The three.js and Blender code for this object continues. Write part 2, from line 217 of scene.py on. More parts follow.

========================================

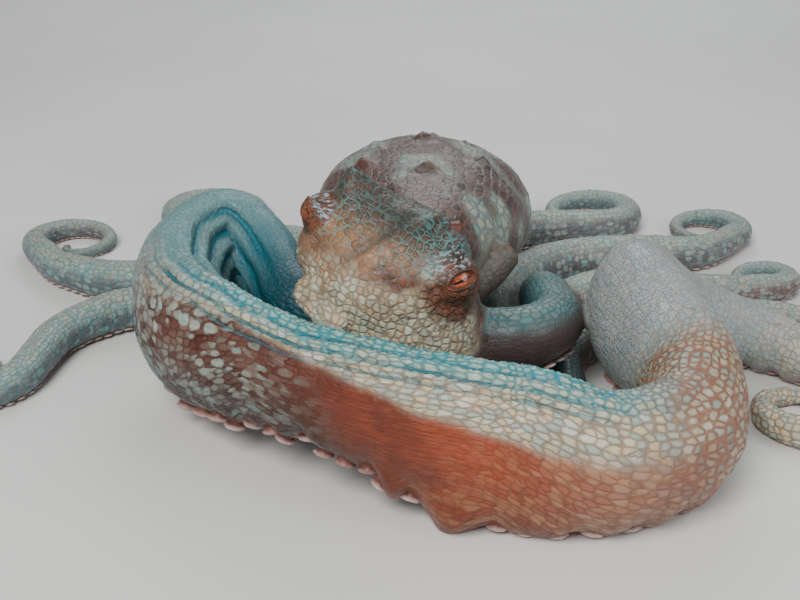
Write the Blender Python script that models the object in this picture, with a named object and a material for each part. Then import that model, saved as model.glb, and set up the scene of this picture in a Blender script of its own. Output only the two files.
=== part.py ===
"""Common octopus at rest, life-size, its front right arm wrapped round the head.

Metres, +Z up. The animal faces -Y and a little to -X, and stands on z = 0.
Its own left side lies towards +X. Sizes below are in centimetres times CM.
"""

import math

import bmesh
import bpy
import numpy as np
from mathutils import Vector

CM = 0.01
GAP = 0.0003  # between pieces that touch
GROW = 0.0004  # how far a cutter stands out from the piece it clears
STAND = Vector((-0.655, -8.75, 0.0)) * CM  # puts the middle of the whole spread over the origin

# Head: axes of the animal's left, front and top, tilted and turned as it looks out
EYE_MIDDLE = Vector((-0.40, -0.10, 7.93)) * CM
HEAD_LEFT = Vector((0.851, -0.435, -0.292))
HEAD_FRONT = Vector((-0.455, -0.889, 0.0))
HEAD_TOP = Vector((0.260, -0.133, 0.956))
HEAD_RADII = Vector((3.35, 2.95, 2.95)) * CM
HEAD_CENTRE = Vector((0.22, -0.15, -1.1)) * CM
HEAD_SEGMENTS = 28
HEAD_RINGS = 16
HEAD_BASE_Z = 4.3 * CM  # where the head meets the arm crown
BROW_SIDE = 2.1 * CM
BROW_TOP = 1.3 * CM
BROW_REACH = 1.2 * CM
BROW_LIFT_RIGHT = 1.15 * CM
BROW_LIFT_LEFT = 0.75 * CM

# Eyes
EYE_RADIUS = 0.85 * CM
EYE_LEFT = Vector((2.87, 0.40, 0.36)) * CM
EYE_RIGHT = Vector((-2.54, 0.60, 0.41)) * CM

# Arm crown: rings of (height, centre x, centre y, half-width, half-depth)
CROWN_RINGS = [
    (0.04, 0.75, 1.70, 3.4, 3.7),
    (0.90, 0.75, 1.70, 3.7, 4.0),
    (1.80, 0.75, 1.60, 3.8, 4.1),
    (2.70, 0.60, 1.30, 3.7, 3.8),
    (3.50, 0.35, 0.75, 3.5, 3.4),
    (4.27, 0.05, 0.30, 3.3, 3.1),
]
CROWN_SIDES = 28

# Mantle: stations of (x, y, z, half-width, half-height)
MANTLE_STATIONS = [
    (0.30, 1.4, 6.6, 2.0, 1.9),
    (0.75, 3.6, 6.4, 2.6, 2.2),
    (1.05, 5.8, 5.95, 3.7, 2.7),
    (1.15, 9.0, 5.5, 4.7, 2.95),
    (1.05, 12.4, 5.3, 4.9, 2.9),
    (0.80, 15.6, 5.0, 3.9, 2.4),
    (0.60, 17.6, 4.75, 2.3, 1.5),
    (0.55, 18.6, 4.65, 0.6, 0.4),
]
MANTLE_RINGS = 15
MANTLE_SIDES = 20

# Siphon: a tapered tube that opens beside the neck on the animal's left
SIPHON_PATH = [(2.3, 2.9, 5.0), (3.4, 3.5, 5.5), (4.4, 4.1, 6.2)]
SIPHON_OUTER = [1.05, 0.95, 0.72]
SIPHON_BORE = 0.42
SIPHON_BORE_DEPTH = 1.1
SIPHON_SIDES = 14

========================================

- [Short problem]: Nothing outside the span should appear: copy exactly from the line with "Write the Blender" through the line with "round the head.".

- [Response]:
Write the Blender Python script that models the object in this picture, with a named object and a material for each part. Then import that model, saved as model.glb, and set up the scene of this picture in a Blender script of its own. Output only the two files.
=== part.py ===
"""Common octopus at rest, life-size, its front right arm wrapped round the head.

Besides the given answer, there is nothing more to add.